Mahkemece davanın kabulüne dair verilen kararın 11. Hukuk Dairesi"nin 2012/4447 E., 2013/3963 K. sayılı ilamı ile "davalının kıdem tazminatı bakımından sadece kendi çalıştırdığı dönem ile sınırlı olarak sorumluluğuna karar vermek gerekirken, bu husus nazara alınmadan dava dışı işçinin dava dışı diğer taşeronlar nezdinde çalıştığı dönemi de kapsayacak şekilde kıdem tazminatının davalıdan tahsiline karar verilmesi doğru olmamış, hükmün bu nedenle davalı yararına bozulmasına karar vermek gerekmiştir." şeklinde bozulması üzerine, mahkemece bozma ilamına uyularak yapılan yargılama sonucunda, ..."un davalı firma tarafından sayaç okuma işinde görevli olarak çalıştırıldığı, ..."un davalı şirkette 01.07.1999 tarihi ile 31.07.2000 tarihleri arasında çalıştığı ve davalı firma elamanı iken işten çıkarıldığı, dava dışı ..."un ... 13. İş Mahkemesinde açtığı, iş hakdinin haksız feshi nedeniyle kıdem ve ihbar tazminatı alacağı davasında davacının kıdem ve ihbar tazminatını ödemesi gerektiğine karar verildiği ve ihbar ve kıdem tazminatının bu şahsa ödendiği, dava dışı ..."un davalı şirket yanında başka şirketlerde de çalıştığı, davalının dava dışı ..."un çalıştığı döneme ilişkin olarak kıdem tazminatından sorumlu olduğu gerekçesiyle, davanın kısmen kabulü ile; 150,57 TL"nin 31.07.2000 tarihinden itibaren yasal faizi ile birlikte davalıdan tahsili ile davacı tarafa verilmesine, fazlaya ilişkin talebin reddine karar verilmiştir.
Kararı, davacı vekili temyiz etmiştir.
1-Dosyadaki yazılara, mahkemece uyulan bozma kararı doğrultusunda inceleme yapılıp hüküm verilmiş olmasına, delillerin takdirinde bir isabetsizlik bulunmamasına, bozmanın kapsamı dışında kesinleşmiş olan yönlere ilişkin temyiz itirazları incelenemeyeceğine ve özellikle temyiz edenin sıfatına göre, davacı vekilinin aşağıdaki bendin kapsamı dışında kalan diğer temyiz itirazları yerinde görülmemiştir.
2-Dava, asıl işveren sıfatıyla işçiye ödenen kıdem tazminatı, ihbar tazminatı, faiz, mahkeme ve icra masrafı ile vekalet ücreti alacağının alt işverenden rücuen tahsili istemine ilişkin olup, mahkemece kısmen kabul kararı verilmiştir.
Mahkemece verilen ilk kararda davadaki tüm talepler kabul edilmiş, hükmün davalı yanca temyizi üzerine davalı vekilinin diğer itirazları reddedildikten sonra kıdem tazminatı hesabında hata yapıldığından bahisle hüküm Yargıtay 11. Hukuk Dairesi"nin 2012/4447 esas, 2013/3963 karar sayılı ilamı ile bozulmuştur.
Mahkeme kararı bozulmuş olmakla ortadan kalkmıştır.

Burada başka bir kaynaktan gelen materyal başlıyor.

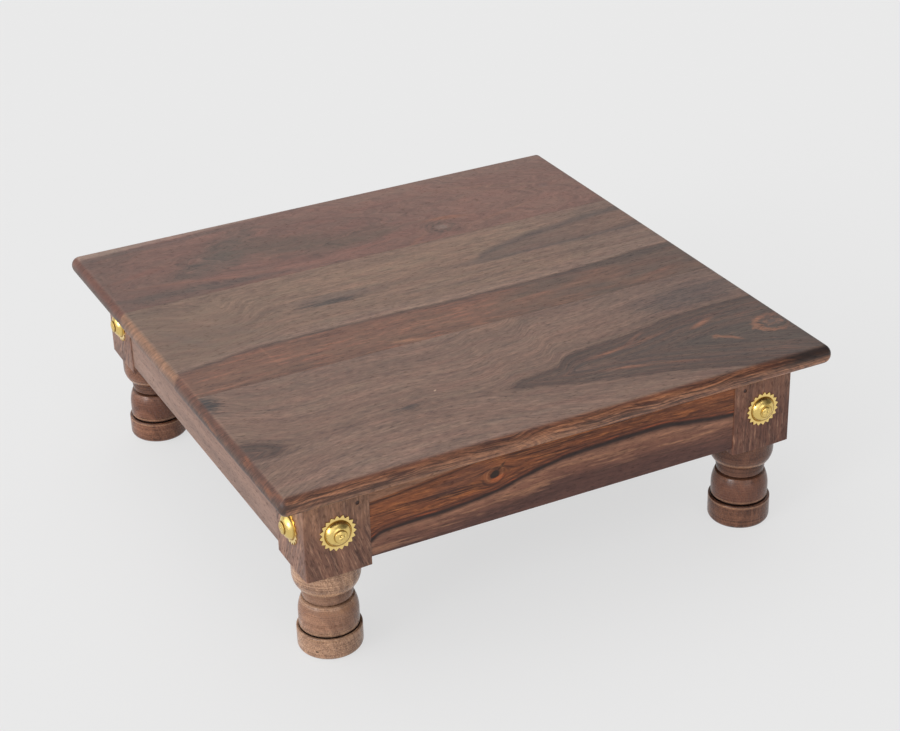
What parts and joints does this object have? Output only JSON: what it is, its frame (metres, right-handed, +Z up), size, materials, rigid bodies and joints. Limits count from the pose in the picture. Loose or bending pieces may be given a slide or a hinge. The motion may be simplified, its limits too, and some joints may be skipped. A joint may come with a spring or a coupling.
{
  "type": "bajot low table",
  "caption": "Low square wooden table with a board top, aprons joined to turned legs, and a nailed brass rosette on each outer leg face.",
  "frame": {"origin": "on the floor, under the middle of the square top", "axes": "+Z up, +X to the right along the front edge, -Y towards the front"},
  "size_m": [0.45, 0.45, 0.158],
  "materials": {
    "top_wood_back": "waxed hardwood",
    "top_wood_middle": "waxed hardwood",
    "top_wood_front": "waxed hardwood",
    "leg_wood": "waxed hardwood, turned",
    "apron_wood": "waxed hardwood",
    "block_wood": "bare hardwood",
    "pin_wood": "bare hardwood",
    "rosette_brass": "polished",
    "nail_brass": "polished",
    "screw_steel": "plain"
  },
  "bodies": {
    "root": {"top_board_back": "top_wood_back", "top_board_middle": "top_wood_middle", "top_board_front": "top_wood_front", "leg_front_left": "leg_wood", "leg_front_right": "leg_wood", "leg_back_left": "leg_wood", "leg_back_right": "leg_wood", "apron_front": "apron_wood", "apron_back": "apron_wood", "apron_left": "apron_wood", "apron_right": "apron_wood", "corner_block_front_left": "block_wood", "corner_block_front_right": "block_wood", "corner_block_back_left": "block_wood", "corner_block_back_right": "block_wood", "rosette_front_left_front": "rosette_brass", "rosette_front_left_side": "rosette_brass", "rosette_front_right_front": "rosette_brass", "rosette_front_right_side": "rosette_brass", "rosette_back_left_back": "rosette_brass", "rosette_back_left_side": "rosette_brass", "rosette_back_right_back": "rosette_brass", "rosette_back_right_side": "rosette_brass", "rosette_nail_front_left_front": "nail_brass", "rosette_nail_front_left_side": "nail_brass", "rosette_nail_front_right_front": "nail_brass", "rosette_nail_front_right_side": "nail_brass", "rosette_nail_back_left_back": "nail_brass", "rosette_nail_back_left_side": "nail_brass", "rosette_nail_back_right_back": "nail_brass", "rosette_nail_back_right_side": "nail_brass", "tenon_pins": "pin_wood", "top_screws": "screw_steel", "leg_screws": "screw_steel"}
  },
  "joints": []
}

Bu itibarla uyulan bozma kararı gereğince inceleme yapılarak talep konusu tüm kalemler hakkında yeniden hüküm tesisi gerekir. Bunun yanında, ilk kararda kabul edilen alacak kalemlerine yönelik diğer temyiz itirazları bozma ilamında reddedilmiş olmakla bu hususlarda davacı yararına usulî kazanılmış hak oluştuğundan verilen ikinci kararda HMK"nın 297. maddesine uygun şekilde tahsil kararı verilmelidir. Hal böyle iken anılan alacak kalemler hakkında oluşan usulî kazanılmış hak gözetilmeksizin red kararı verilmesi usul ve yasaya aykırı olmuş bozmayı gerektirmiştir.
SONUÇ: Yukarıda (1) numaralı bentte açıklanan nedenlerle, davacı vekilinin diğer temyiz itirazlarının reddine, (2) numaralı bentte açıklanan nedenlerle, temyiz itirazlarının kabulü ile hükmün, davacı yararına BOZULMASINA, peşin alınan harcın istek halinde iadesine, karar düzeltme yolu kapalı olmak üzere, 11.02.2016 tarihinde oybirliğiyle karar verildi.